## EXERCISE MATERIALS
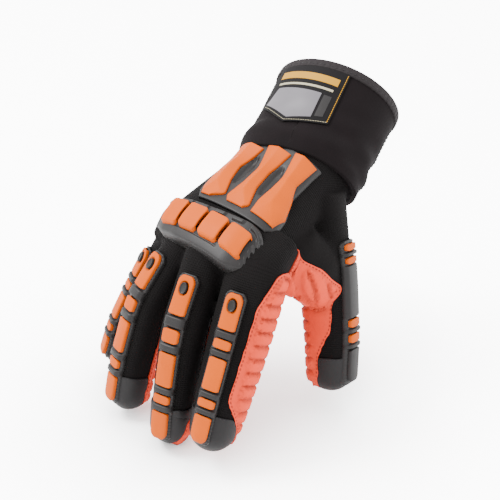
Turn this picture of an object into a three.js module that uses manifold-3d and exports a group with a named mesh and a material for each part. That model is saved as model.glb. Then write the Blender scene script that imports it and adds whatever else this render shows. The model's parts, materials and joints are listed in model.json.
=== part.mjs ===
// Right-hand impact work glove with a long neoprene cuff, kept in the shape of a hand that leans
// on its fingertips: the back of the hand falls forwards, fingers and thumb reach down, the cuff
// climbs behind. Millimetres, +Z up, +Y from the fingers to the cuff, +X to the thumb's side.
// The origin is the middle of the cuff's mouth, where the hand goes in.
import * as THREE from 'three';
import { mergeVertices } from 'three/addons/utils/BufferGeometryUtils.js';
import Module from 'manifold-3d';

const wasm = await Module();
wasm.setup();

// Hand and cuff
const palmLength = 84; // wrist to the middle knuckle
const palmWidth = 88; // across the knuckles
const palmThickness = 34; // at the knuckles
const wristWidth = 74;
const wristThickness = 52;
const fabricWall = 2; // knit back and lining
const cuffLength = 58; // wrist to the mouth
const mouthWidth = 82;
const mouthThickness = 70;
const cuffWall = 2.6; // neoprene
const rollHeight = 3; // the soft fold of the cuff over the wrist
const clearance = 0.3; // between pieces that touch
const wristOpening = 12; // the hollow of the hand runs out this far past its end

// Sheet goods and rubber guards
const palmPanelThickness = 2.2;
const capThickness = 1.1;
const guardBaseThickness = 2;
const guardPadThickness = 1.8;
const guardRidgeHeight = 4.4;
const ridgeSlope = 0.7; // each way along the strip
const ridgeGap = 0.2; // from a pad to its ridge
const eyeletLength = 7;
const eyeletWidth = 4.6;
const eyeletHeight = 1.4; // above its pad
const fingerGuardWidth = 14;
const fingerPadWidth = 11;
const thumbGuardWidth = 16;
const thumbPadWidth = 12;
const bindingWidth = 5;
const bindingThickness = 1;
const labelThickness = 0.8;
const printThickness = 0.5;
const blockHeight = 2.2; // of the knuckle guard's blocks
const blockGap = 2.5;
const blockCorner = 1.5;

// Pose of the hand, in degrees
const palmSlope = 17; // the back of the hand falls towards the fingers
const palmRoll = 3; // its thumb side is the higher one
const cuffRise = 27;
const cuffSwing = 17; // to the little finger's side

// One row for each digit. Its root is given from the wrist as shares of the palm: ahead of its
// length, across of half its width and above of its thickness. splay, droop and roll turn it there,
// and bends are those of its joints, all in degrees. phalanges are lengths to each joint and the tip.
const digitTable = {
  index: {
    ahead: 0.93, across: 0.85, above: 0, splay: 18, droop: 0, roll: -13,
    phalanges: [50, 32, 33], bends: [46, 0, 4], width: 35, tipWidth: 23, depth: 28,
  },
  middle: {
    ahead: 0.99, across: 0.09, above: 0.1, splay: 13, droop: 0, roll: -7,
    phalanges: [52, 41, 33], bends: [37, 20, 4], width: 27, tipWidth: 22, depth: 27,
  },
  ring: {
    ahead: 0.96, across: -0.39, above: 0, splay: -13, droop: 0, roll: 4,
    phalanges: [50, 38, 33], bends: [34, 18, 6], width: 25, tipWidth: 21, depth: 25,
  },
  little: {
    ahead: 0.93, across: -0.82, above: -0.28, splay: -29, droop: 0, roll: 5,
    phalanges: [43, 29, 29], bends: [45, 2, 8], width: 22, tipWidth: 19, depth: 22,
  },
  thumb: {
    ahead: 0.21, across: 0.66, above: -0.4, splay: 32, droop: 58, roll: -78,
    phalanges: [40, 36, 35], bends: [0, 2, 4], width: 28, tipWidth: 21, depth: 30,
  },
};

// Palm sections, with shares of the palm or wrist they blend between
const palmTable = [
  { at: -0.14, width: 0.96, back: 0.96, front: 0.96 },
  { at: 0.02, width: 0.94, back: 0.96, front: 0.94 },
  { at: 0.22, width: 0.87, back: 1.12, front: 1 },
  { at: 0.5, width: 0.89, back: 1.22, front: 0.96 },
  { at: 0.8, width: 0.96, back: 1.12, front: 0.9 },
  { at: 1, width: 1, back: 0.98, front: 0.8 },
  { at: 1.12, width: 0.92, back: 0.6, front: 0.5 },
];

// The web of skin between index finger and thumb, as shares like the digits' roots
const webTable = [
  { ahead: 0.78, across: 0.62, above: -0.15, long: 22, thick: 12 },
  { ahead: 0.76, across: 0.88, above: -0.5, long: 22, thick: 12 },
  { ahead: 0.66, across: 1.0, above: -0.95, long: 19, thick: 12 },
  { ahead: 0.58, across: 1.0, above: -1.5, long: 14, thick: 11 },
];

// Cuff sections: at is a share of its length from the wrist, open of the way from wrist to mouth size
const cuffTable = [
  { at: -0.2, open: 0, roll: 0 },
  { at: -0.05, open: 0.2, roll: 0.7 },
  { at: 0.05, open: 0.35, roll: 1 },
  { at: 0.13, open: 0.4, roll: 0.75 },
  { at: 0.22, open: 0.5, roll: 0.1 },
  { at: 1, open: 1, roll: 0 },
];

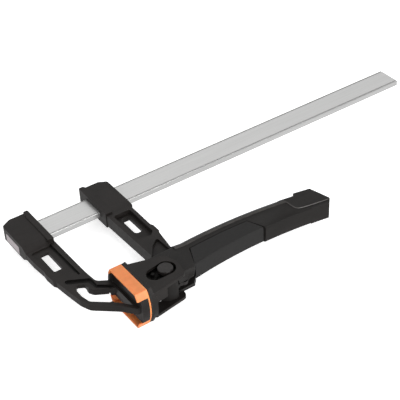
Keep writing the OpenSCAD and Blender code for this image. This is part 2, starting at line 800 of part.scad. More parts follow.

## WHAT THE EXERCISE ASKS
Return only the lines from the beginning of the material up to and including the line with "const wristOpening = 12;", exactly as written.

## RESULT BELOW
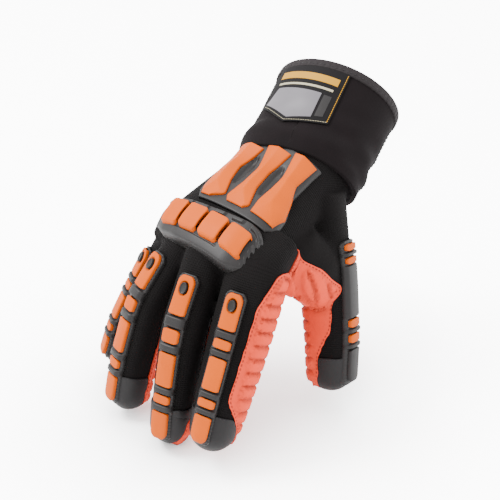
Turn this picture of an object into a three.js module that uses manifold-3d and exports a group with a named mesh and a material for each part. That model is saved as model.glb. Then write the Blender scene script that imports it and adds whatever else this render shows. The model's parts, materials and joints are listed in model.json.
=== part.mjs ===
// Right-hand impact work glove with a long neoprene cuff, kept in the shape of a hand that leans
// on its fingertips: the back of the hand falls forwards, fingers and thumb reach down, the cuff
// climbs behind. Millimetres, +Z up, +Y from the fingers to the cuff, +X to the thumb's side.
// The origin is the middle of the cuff's mouth, where the hand goes in.
import * as THREE from 'three';
import { mergeVertices } from 'three/addons/utils/BufferGeometryUtils.js';
import Module from 'manifold-3d';

const wasm = await Module();
wasm.setup();

// Hand and cuff
const palmLength = 84; // wrist to the middle knuckle
const palmWidth = 88; // across the knuckles
const palmThickness = 34; // at the knuckles
const wristWidth = 74;
const wristThickness = 52;
const fabricWall = 2; // knit back and lining
const cuffLength = 58; // wrist to the mouth
const mouthWidth = 82;
const mouthThickness = 70;
const cuffWall = 2.6; // neoprene
const rollHeight = 3; // the soft fold of the cuff over the wrist
const clearance = 0.3; // between pieces that touch
const wristOpening = 12; // the hollow of the hand runs out this far past its end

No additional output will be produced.